### TASK STATEMENT
Using the records that appear below, write out exactly the lines from the one with "Turn this picture" through the one with "# and the front of the pitcher faces -Y.", keeping both end lines.
-------- INFORMATION SHOWN --------
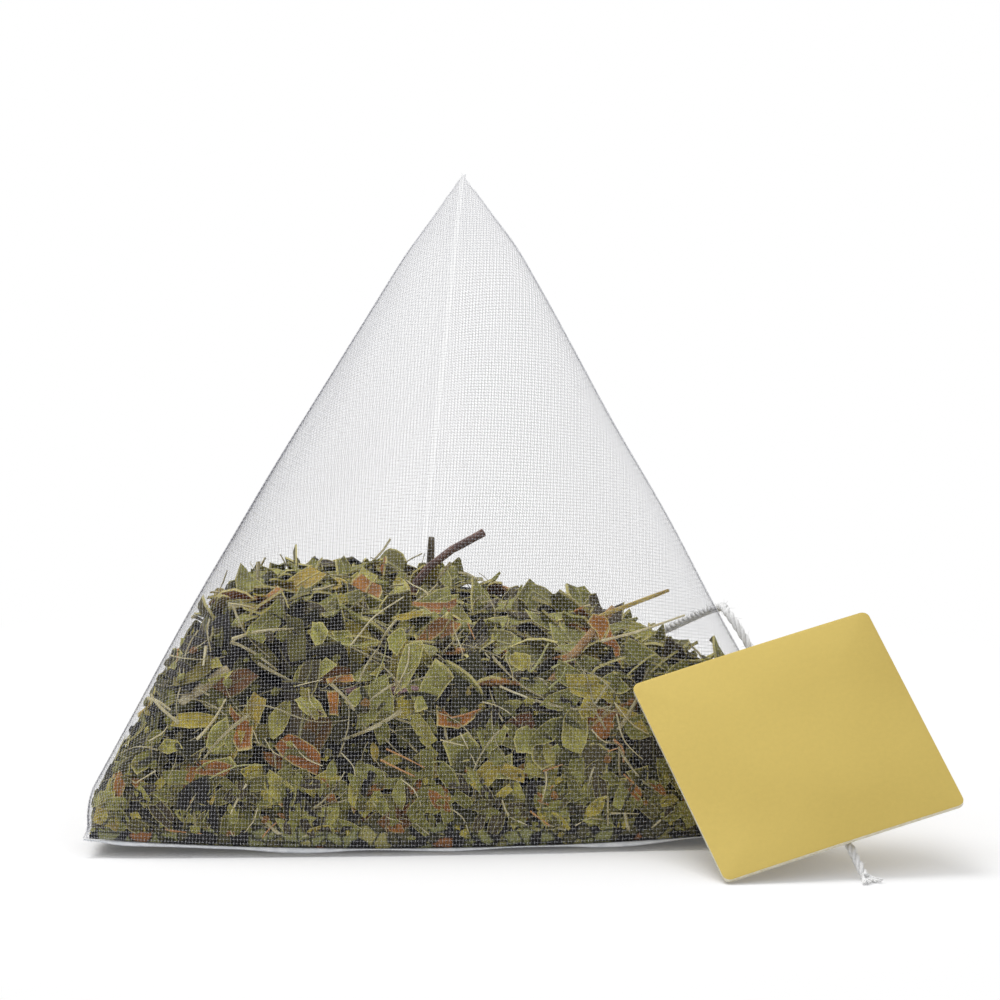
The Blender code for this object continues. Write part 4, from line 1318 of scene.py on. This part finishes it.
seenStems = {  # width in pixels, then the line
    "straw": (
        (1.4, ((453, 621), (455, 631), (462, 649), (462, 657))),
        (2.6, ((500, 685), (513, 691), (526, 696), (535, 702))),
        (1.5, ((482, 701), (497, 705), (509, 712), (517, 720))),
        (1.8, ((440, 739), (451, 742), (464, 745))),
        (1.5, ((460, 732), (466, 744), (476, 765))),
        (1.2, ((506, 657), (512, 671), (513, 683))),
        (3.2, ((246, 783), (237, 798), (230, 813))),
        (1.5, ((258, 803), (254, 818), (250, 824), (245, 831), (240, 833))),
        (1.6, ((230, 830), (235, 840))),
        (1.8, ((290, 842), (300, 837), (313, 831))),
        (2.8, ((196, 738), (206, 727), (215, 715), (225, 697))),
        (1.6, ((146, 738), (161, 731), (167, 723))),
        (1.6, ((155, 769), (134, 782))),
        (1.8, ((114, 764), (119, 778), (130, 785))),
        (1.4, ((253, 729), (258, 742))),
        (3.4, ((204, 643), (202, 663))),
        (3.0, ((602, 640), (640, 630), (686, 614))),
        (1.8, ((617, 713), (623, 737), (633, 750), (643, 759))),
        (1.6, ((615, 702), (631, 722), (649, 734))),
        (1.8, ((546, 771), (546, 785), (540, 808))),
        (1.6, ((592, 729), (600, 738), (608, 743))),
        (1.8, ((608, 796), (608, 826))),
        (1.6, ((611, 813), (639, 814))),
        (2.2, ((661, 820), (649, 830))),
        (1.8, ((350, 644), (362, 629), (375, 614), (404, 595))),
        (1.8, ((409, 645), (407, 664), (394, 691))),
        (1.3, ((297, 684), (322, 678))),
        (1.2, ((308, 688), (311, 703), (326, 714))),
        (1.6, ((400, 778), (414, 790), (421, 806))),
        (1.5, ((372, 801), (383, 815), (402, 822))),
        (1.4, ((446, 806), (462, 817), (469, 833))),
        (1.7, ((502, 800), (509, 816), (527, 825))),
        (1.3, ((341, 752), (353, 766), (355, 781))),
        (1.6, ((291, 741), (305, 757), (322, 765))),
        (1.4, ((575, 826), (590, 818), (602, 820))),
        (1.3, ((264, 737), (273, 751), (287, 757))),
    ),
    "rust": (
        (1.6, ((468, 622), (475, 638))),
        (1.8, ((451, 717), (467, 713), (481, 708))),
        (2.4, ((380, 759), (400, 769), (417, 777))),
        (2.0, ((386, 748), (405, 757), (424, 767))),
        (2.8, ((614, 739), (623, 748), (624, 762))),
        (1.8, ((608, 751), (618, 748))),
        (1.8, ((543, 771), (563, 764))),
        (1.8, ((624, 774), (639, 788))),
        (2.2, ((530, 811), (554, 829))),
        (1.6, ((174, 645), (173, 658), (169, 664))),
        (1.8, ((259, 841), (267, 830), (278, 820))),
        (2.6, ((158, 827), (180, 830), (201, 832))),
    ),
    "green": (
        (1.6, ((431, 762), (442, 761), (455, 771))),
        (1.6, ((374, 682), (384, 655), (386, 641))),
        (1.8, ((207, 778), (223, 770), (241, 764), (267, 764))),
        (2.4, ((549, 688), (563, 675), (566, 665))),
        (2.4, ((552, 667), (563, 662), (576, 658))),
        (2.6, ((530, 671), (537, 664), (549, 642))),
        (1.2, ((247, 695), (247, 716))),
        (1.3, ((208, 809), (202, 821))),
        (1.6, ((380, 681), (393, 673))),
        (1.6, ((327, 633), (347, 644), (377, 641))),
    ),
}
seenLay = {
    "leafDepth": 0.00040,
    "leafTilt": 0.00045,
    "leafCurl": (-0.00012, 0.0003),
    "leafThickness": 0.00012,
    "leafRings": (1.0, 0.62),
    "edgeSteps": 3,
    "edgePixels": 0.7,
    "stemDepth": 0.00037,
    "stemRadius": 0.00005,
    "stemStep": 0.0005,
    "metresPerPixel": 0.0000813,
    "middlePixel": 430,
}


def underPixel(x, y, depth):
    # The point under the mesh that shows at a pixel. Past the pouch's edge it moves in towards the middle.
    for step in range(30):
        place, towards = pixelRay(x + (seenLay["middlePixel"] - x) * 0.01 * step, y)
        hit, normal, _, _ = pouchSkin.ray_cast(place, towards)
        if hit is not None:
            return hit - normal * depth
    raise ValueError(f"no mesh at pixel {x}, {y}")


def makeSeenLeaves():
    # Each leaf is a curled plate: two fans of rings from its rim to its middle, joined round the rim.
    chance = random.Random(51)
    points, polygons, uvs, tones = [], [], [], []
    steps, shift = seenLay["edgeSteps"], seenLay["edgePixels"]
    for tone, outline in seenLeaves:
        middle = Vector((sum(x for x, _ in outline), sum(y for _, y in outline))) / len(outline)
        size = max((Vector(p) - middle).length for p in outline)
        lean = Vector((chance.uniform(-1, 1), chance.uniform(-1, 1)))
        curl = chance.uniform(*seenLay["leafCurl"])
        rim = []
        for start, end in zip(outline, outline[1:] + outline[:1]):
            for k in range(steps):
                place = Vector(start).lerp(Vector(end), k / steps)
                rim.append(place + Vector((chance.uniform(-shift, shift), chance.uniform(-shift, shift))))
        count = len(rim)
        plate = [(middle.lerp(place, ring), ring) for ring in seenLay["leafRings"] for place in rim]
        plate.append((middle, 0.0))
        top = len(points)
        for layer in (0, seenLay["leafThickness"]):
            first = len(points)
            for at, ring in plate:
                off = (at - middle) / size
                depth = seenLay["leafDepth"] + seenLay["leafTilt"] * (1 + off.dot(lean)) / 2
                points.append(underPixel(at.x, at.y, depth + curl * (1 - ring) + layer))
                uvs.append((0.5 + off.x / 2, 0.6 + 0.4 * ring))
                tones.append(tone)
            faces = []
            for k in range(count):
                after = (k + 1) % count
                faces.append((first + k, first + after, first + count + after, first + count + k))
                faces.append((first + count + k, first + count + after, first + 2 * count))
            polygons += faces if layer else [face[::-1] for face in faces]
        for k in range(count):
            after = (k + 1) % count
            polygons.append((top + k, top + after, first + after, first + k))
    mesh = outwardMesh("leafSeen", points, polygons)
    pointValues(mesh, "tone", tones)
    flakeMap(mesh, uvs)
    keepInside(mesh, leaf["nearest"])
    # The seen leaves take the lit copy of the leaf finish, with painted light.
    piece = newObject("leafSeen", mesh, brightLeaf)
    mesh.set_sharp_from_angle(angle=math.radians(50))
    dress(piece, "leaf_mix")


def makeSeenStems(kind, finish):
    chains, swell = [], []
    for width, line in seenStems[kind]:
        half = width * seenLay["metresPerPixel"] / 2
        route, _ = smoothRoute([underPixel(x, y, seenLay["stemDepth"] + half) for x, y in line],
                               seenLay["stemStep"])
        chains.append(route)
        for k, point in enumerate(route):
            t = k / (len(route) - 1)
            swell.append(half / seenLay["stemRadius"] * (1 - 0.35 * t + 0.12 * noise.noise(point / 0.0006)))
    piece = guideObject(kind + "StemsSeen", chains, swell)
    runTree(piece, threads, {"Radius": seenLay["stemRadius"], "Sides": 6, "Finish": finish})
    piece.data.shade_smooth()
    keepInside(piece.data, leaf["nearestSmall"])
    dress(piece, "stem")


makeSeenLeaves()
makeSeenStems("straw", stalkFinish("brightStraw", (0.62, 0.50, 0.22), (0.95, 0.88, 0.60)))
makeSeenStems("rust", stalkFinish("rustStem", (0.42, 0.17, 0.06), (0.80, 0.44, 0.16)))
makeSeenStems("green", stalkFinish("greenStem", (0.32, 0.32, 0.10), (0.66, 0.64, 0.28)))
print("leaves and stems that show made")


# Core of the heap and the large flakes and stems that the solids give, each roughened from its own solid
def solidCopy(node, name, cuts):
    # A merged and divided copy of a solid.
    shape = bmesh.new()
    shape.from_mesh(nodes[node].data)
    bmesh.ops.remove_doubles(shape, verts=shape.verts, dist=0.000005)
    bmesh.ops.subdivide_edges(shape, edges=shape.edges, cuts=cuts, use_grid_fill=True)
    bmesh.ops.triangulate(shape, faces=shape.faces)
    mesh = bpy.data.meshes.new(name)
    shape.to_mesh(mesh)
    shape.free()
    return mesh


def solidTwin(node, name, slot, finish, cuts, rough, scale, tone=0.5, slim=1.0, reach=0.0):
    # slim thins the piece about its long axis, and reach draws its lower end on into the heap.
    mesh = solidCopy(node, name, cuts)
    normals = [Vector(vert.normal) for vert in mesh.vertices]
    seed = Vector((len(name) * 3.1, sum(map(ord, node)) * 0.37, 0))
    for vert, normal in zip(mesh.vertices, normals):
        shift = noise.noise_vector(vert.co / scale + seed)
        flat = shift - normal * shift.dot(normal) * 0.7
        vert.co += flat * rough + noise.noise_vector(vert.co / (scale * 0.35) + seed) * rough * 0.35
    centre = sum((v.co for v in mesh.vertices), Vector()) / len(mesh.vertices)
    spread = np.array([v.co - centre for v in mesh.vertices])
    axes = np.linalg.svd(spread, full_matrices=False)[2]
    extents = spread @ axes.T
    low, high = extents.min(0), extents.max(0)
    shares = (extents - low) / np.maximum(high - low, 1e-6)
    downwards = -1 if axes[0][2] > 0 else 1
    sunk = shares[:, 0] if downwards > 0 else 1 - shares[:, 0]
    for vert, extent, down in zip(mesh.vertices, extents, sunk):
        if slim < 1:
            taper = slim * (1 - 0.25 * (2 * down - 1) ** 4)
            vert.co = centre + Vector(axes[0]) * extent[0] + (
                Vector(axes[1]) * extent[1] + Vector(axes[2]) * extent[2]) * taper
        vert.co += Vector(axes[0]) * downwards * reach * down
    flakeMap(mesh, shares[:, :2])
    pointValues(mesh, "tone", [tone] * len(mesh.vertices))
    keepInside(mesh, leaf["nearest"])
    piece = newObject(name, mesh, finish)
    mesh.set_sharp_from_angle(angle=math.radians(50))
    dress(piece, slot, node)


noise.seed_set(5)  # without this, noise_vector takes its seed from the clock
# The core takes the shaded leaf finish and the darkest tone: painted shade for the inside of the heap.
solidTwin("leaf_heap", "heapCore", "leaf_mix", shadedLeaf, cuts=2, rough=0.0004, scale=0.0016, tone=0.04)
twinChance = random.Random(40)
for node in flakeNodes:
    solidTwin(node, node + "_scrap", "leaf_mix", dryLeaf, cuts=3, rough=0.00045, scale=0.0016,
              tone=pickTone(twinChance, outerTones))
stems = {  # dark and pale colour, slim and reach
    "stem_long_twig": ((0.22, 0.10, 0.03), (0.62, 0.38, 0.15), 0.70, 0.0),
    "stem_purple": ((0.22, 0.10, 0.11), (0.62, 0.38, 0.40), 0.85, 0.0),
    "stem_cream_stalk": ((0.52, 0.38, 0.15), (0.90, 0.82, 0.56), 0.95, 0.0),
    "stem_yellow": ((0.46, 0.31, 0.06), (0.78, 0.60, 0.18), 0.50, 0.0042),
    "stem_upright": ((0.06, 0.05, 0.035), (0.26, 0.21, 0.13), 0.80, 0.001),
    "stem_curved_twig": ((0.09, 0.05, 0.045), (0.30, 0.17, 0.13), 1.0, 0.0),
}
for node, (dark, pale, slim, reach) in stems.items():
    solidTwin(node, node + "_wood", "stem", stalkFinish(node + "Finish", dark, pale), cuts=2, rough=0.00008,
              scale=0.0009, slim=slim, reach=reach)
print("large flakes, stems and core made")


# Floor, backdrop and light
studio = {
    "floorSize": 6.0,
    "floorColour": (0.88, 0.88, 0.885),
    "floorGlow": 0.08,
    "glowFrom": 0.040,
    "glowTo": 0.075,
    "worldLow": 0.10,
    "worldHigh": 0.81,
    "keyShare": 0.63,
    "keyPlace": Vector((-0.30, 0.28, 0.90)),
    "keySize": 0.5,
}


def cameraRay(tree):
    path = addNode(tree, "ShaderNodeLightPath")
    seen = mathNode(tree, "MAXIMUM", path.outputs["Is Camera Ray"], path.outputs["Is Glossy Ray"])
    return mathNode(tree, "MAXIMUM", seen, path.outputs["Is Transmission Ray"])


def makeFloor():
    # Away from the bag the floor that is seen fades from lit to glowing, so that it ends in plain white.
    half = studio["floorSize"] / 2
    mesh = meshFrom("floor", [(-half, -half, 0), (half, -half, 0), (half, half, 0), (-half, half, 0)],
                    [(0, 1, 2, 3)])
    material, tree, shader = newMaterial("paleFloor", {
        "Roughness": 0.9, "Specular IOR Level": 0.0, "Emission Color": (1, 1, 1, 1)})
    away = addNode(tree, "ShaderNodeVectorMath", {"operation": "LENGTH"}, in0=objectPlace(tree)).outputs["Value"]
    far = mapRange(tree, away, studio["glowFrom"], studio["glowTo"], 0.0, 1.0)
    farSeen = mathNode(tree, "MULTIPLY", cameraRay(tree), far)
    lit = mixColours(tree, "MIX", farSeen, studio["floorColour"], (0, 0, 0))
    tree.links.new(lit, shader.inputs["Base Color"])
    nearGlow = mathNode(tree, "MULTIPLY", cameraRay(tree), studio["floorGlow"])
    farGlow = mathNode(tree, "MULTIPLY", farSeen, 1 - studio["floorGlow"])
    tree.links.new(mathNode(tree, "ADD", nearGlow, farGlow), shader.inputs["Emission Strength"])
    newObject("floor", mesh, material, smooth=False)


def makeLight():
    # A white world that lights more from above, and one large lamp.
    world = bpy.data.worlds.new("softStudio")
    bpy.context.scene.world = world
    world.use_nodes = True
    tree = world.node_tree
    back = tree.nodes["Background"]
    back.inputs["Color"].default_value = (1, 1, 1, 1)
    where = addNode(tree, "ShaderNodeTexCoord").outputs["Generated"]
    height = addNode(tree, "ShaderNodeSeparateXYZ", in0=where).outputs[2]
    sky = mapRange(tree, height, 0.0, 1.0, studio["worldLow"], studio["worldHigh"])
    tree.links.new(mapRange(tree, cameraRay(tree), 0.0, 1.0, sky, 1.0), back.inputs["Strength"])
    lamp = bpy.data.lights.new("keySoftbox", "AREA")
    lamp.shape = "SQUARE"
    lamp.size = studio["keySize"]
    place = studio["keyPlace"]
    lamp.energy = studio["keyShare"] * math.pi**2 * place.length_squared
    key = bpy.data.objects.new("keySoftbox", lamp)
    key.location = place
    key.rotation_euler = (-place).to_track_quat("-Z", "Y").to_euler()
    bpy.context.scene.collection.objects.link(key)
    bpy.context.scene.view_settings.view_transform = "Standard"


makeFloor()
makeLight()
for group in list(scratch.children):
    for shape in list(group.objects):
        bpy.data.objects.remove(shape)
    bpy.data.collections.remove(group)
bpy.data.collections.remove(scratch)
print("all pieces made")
--------
-------- INFORMATION SHOWN --------
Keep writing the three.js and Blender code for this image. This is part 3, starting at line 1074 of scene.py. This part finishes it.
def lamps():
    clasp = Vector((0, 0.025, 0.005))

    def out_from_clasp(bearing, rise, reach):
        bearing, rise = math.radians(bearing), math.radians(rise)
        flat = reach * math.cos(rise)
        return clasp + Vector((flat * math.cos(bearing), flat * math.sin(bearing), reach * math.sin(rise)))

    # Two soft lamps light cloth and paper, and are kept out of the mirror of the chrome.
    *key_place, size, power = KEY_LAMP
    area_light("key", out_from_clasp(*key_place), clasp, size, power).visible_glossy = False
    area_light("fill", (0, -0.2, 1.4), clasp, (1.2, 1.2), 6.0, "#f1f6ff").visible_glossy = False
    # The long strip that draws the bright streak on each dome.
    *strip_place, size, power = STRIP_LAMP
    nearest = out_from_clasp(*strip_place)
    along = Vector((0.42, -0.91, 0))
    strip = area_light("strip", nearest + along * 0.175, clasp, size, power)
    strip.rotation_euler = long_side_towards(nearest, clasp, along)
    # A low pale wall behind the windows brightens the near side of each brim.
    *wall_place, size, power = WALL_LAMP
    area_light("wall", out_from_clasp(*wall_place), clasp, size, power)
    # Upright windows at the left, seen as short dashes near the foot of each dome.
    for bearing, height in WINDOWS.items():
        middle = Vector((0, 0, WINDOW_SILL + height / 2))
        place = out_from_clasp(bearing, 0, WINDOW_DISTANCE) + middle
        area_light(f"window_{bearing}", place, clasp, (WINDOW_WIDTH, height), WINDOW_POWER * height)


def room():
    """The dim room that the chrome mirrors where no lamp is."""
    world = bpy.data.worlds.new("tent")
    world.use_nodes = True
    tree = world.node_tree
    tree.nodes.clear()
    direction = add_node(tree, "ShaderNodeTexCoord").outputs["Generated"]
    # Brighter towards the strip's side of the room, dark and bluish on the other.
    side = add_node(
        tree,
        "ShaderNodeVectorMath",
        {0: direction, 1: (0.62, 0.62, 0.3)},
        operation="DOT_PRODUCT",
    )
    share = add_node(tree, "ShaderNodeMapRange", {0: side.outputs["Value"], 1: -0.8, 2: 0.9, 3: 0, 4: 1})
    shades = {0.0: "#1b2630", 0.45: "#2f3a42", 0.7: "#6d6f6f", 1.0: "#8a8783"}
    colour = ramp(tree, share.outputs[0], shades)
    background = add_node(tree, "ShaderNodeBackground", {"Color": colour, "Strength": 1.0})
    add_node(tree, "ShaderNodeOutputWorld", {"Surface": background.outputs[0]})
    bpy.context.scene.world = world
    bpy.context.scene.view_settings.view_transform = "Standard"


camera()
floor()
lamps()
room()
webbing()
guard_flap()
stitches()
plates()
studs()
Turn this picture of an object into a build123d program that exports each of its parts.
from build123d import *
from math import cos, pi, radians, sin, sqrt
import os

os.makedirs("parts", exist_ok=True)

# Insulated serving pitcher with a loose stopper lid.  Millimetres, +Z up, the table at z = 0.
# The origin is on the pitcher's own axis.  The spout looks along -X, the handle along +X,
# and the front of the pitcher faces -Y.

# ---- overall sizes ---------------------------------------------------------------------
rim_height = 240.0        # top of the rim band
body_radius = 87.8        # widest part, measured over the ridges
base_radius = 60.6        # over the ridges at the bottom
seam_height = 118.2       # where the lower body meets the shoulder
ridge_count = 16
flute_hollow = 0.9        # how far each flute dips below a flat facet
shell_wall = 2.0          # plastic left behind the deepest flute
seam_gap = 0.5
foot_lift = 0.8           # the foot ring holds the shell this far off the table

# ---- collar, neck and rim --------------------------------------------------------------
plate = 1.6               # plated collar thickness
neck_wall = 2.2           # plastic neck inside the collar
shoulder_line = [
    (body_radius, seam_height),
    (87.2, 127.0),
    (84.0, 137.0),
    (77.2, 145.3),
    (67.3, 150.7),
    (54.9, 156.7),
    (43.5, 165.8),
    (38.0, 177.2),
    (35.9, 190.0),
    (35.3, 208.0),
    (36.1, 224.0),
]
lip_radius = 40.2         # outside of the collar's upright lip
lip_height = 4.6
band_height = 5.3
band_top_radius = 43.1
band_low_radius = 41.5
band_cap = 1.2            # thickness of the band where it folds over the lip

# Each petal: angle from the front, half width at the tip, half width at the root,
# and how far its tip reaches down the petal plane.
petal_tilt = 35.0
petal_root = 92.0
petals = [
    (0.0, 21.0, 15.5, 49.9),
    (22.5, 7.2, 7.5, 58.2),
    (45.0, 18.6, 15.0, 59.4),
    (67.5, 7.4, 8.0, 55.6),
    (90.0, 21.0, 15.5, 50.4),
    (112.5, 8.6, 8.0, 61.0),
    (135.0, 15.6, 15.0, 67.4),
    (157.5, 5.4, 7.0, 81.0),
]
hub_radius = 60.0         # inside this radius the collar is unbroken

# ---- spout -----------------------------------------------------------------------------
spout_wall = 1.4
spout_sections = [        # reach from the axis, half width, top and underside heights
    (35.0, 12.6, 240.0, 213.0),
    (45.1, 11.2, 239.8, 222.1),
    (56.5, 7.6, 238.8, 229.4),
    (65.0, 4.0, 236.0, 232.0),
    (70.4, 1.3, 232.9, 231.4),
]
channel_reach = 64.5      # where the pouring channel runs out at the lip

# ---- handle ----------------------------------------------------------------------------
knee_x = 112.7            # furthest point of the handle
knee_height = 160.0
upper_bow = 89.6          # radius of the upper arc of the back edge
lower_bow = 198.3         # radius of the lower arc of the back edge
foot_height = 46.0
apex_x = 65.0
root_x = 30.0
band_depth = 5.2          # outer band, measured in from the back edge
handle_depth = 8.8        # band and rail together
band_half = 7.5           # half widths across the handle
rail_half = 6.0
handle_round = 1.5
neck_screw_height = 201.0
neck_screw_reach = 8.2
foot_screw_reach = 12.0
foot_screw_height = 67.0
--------
### TASK RESPONSE
Turn this picture of an object into a build123d program that exports each of its parts.
from build123d import *
from math import cos, pi, radians, sin, sqrt
import os

os.makedirs("parts", exist_ok=True)

# Insulated serving pitcher with a loose stopper lid.  Millimetres, +Z up, the table at z = 0.
# The origin is on the pitcher's own axis.  The spout looks along -X, the handle along +X,
# and the front of the pitcher faces -Y.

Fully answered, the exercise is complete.